Peace – the way we typically employ the word – is not an answer to the world’s problems, as those are discouragingly numerous. World peace implies the temporary truce of a war, a physical act. War will always exist here; it always has and always will. The peace to which I’m referring, and which has swaddled me these last 7 days, is the treasure of finding new life inside of old death; the realization that compassion is far more powerful than power itself. My former life is dead and gone. I played concerts for myself, wrote songs for myself, worked around the house, ate meals, all with the focus smack dab on yours truly. My son has made everything matter. And that is not a feat prompted by Ellis; it is a gift of El, Christ the Author of all. Yea, I am fully aware that to utter “Christ” as “Author”, complete with those audacious capital letters, is to wade into water that changes from smoothly agreeable to choppy and divisive in an instant, for not everyone reading this feels comfortable with such wording or the capitalization of the “G” in God and “C” in Christ. But this I can say with absolute certainty: it will forever boggle my mind to consider the fact that an adult human being, male or female, believing or unbelieving, can experience the long and mortal 9-month process from fertilization to birth and yet walk away from the entire experience having not drawn closer to the existence of an immortal God. There is far more than just a blood and water miracle in it; there is the indwelling of good on this earth, already so filled with mayhem. It is peace I’m getting at, can’t you see? Think on these things, for they shall be an altar to you.

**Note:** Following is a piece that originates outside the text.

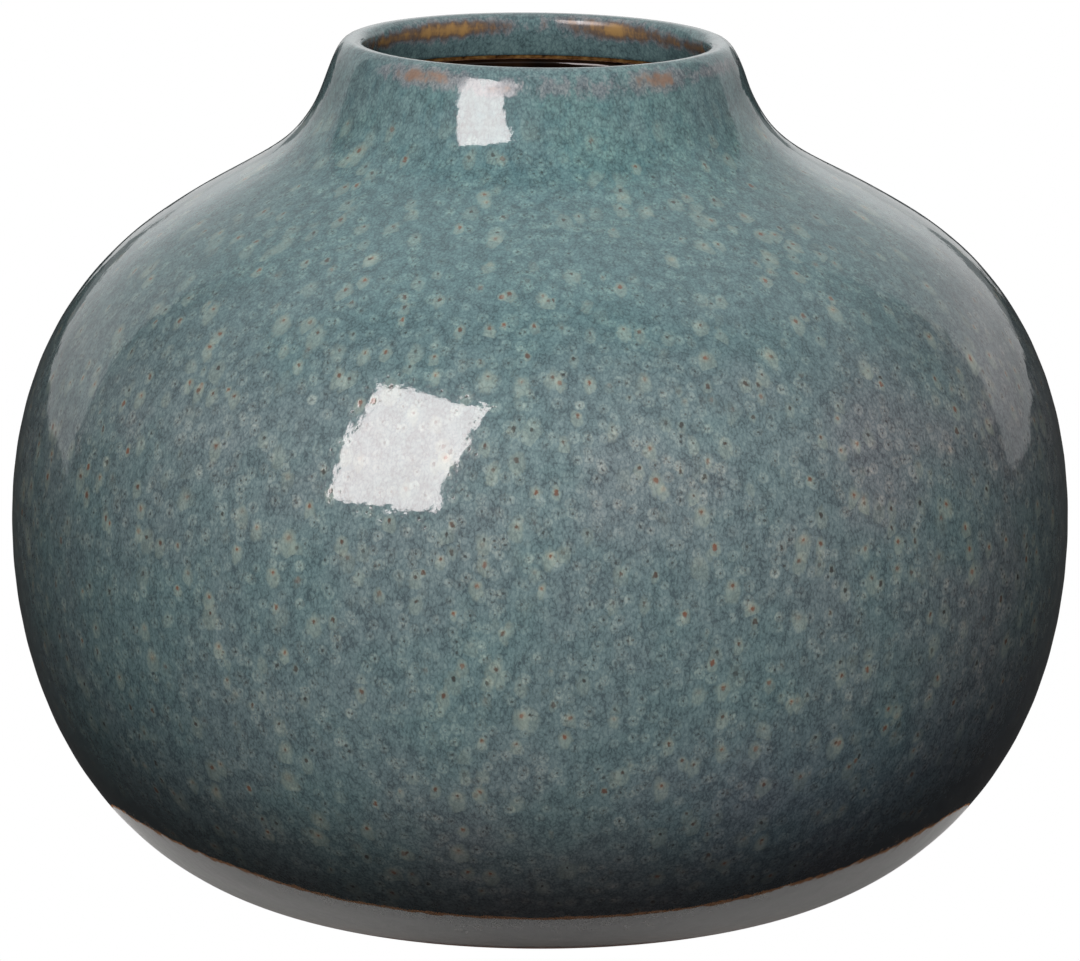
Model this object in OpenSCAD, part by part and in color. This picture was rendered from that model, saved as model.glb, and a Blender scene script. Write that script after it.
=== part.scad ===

“What can he possibly know?”, you may be asking yourself. As a parent of one week, surely not a whole lot. But I can say unequivocally that these things which my eyes have seen and my arms have held have collectively broken and healed my heart. Before, there was the hurt of aimlessness, the bouts with loneliness, the gnawing sense that something was missing in our lives. That’s not to say that my wife and I didn’t enjoy one another’s company; that’s not it at all. She and I are made even more whole, at-one-ment as Madeleine L’Engle writes, by this frail creature’s interruption.
Peace has endured on earth throughout plague, famine, prosperity, murder, hatred, discrimination, discord and the proud carryings on of humanity. Peace does not require war in order to exist. It requires a broken heart, for from inside the seed of such contrition it seeps into the living soul and begins to plant its lifelong garden, full of beauty, hope, grace and endurance. These first few weeks will be physical endurance enough. We sleep when we can, admiring these newborn moments while they are present. If it is possible to kiss the very face of peace – peace that transcends understanding – those moments surely exist right here and now. These are the moments that change the world, not the comings and goings of politicians, bankers or power-mongers. The world is made better by the smallest, most feeble and helpless ones on earth. We are made hopeful by such frailty. So be it.